■ MATERIAL FOR THE TASK
* Start *
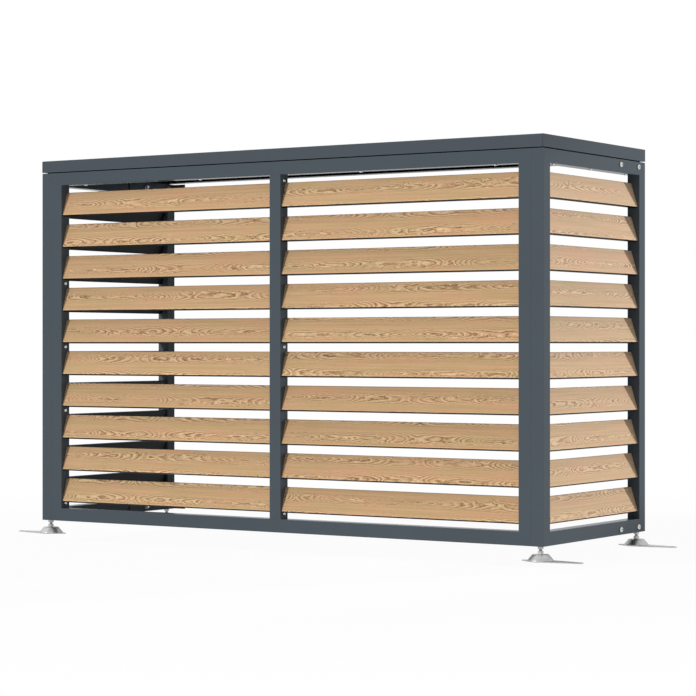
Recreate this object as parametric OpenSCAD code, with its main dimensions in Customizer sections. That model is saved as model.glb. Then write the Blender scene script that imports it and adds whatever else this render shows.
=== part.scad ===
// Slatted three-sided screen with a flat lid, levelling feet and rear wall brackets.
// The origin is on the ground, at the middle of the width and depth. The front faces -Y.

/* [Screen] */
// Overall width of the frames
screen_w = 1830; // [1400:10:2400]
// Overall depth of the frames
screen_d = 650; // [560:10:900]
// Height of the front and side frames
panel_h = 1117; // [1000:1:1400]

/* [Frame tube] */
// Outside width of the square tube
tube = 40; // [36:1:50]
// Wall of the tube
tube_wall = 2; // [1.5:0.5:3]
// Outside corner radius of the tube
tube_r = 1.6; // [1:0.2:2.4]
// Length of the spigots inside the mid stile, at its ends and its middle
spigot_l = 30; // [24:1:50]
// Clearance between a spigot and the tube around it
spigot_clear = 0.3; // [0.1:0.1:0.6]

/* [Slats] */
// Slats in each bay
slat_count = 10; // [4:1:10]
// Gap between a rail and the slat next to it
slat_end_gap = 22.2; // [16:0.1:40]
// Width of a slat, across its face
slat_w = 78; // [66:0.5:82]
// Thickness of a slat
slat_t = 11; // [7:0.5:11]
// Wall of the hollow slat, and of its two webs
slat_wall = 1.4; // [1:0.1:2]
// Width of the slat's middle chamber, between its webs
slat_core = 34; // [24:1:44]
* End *
* Start *
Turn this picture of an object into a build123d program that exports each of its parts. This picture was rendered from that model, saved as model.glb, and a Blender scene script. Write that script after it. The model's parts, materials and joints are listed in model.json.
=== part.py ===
* End *
* Start *
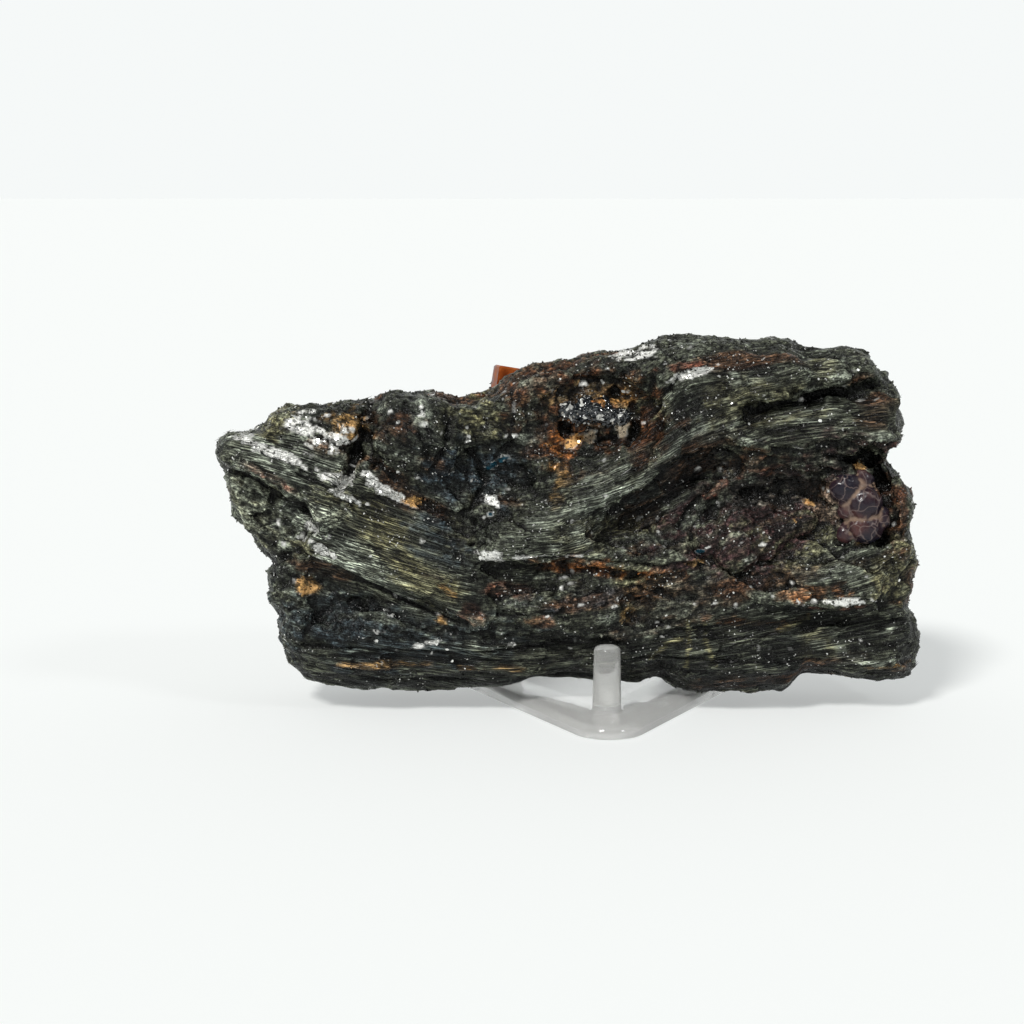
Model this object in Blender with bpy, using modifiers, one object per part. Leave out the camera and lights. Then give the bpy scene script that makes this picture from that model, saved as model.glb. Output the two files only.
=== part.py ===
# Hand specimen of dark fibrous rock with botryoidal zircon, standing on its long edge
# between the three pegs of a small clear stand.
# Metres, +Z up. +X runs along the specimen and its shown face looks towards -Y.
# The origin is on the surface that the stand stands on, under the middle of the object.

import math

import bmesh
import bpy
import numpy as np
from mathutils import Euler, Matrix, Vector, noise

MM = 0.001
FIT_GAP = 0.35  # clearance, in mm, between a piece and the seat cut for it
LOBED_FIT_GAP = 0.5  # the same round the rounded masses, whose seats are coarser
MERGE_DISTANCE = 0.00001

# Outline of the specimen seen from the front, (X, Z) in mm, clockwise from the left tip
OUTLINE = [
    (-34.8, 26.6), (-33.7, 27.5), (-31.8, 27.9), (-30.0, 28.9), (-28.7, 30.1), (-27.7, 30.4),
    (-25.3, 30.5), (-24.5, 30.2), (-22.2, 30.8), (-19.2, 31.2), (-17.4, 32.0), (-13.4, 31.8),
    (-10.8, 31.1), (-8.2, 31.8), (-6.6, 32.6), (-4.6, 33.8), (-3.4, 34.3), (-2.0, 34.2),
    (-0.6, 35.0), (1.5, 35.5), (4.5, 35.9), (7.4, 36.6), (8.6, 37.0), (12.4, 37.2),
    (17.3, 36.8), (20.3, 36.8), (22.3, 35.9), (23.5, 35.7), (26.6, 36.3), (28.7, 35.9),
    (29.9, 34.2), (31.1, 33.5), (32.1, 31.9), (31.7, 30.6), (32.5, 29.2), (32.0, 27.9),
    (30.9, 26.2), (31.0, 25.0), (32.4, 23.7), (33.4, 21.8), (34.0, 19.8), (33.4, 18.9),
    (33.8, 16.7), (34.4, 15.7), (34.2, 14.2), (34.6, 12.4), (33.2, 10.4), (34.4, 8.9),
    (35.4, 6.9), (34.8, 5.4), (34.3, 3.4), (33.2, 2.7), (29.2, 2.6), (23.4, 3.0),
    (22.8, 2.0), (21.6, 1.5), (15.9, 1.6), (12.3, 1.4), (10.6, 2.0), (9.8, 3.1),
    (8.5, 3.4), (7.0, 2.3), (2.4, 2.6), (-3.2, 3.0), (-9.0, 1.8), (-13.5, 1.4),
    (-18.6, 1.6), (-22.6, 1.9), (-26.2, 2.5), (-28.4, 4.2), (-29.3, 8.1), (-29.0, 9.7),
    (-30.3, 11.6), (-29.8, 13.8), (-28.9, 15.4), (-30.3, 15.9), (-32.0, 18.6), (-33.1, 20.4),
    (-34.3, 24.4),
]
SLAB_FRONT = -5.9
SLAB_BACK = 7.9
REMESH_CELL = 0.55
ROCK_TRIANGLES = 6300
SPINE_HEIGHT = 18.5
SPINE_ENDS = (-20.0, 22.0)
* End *
■ INSTRUCTIONS TO FOLLOW
Everything from the line that contains "Model this object" through the line that contains "from mathutils import" is to be transcribed exactly, and nothing outside that range.

■ TASK OUTPUT
Model this object in Blender with bpy, using modifiers, one object per part. Leave out the camera and lights. Then give the bpy scene script that makes this picture from that model, saved as model.glb. Output the two files only.
=== part.py ===
# Hand specimen of dark fibrous rock with botryoidal zircon, standing on its long edge
# between the three pegs of a small clear stand.
# Metres, +Z up. +X runs along the specimen and its shown face looks towards -Y.
# The origin is on the surface that the stand stands on, under the middle of the object.

import math

import bmesh
import bpy
import numpy as np
from mathutils import Euler, Matrix, Vector, noise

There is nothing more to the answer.